Four Muslim individuals won a seat in Australia’s largest city council in terms of population, Canterbury-Bankstown, Sydney. Among them is the first veiled Muslim woman councilor, on Saturday.
The win comes amid rising conflicts demanding a ban on Muslim women wearing the headscarf and preventing them from earning seats in public offices.
After successfully serving as the CEO to the Riverwood Community Center for 18 years, Nadia Saleh, of Lebanese descent, and an Australian resident for28 years, was elected as the first veiled Muslim councilor to the city’s council.
The center specializes in providing family services in the city which hosts 500,000 residents.
Speaking to Al Arabiya, Saleh’s Husband, Khider Saleh - who was Bankstown’s deputy mayor in three consecutive sessions for 13 years - said that 150,000 Arab immigrants constitute the city’s population, most of whom are Lebanese.
Khider was also the first Muslim and Arab to win the city’s council elections. The 31-year-old Lebanese immigrant was the leader of the ruling Australian Labor Party in this election. In the Roselands’ department, his wife and three other Muslim members won as the largest bloc in the 15-member municipal council.
Of the three other winners, Mohammed Huda and Mohammed Zaman are originally from Bangladesh. Meanwhile, the fourth winner, Lebanese national Bilal al Hayek won another department in the municipality which is comprised of five departments.
Khider, a father of four with Nadia, described her win as a very important achievement. Al Arabiya.net found that news of Nadia’s win was a prominent headline in various international media outlets, including British Daily Mail and Indonesian Tribun Style.
It was also prominent in dozens of Australian media outlets. “This is because her win came amidst campaigns fought by Australian deputies, parties and some racists and extremists against Islam and Muslims,” said Khider.

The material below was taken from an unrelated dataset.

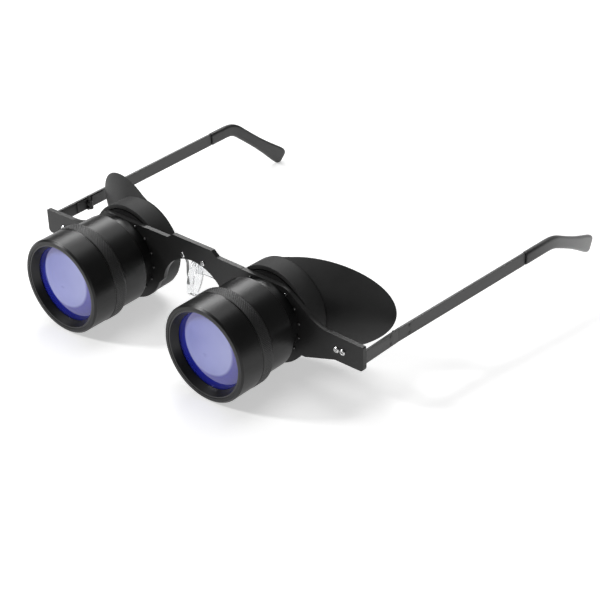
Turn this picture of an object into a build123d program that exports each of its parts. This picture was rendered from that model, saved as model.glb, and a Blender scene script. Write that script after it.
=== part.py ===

Khider continued saying that Muslims constitute about 110,000 individuals in Canterbury-Bankstown. “This is more people than the Australian state of Tasmania’s entire population,” he added.
The ill-intentioned campaigns seeking to prevent Muslims from participating in the elections and banning their inclusion as part of Australia’s social fabric “back-fired,” said Khider.
“This is thanks to the Australian people’s awareness and condemn of Islamophobia,” he added.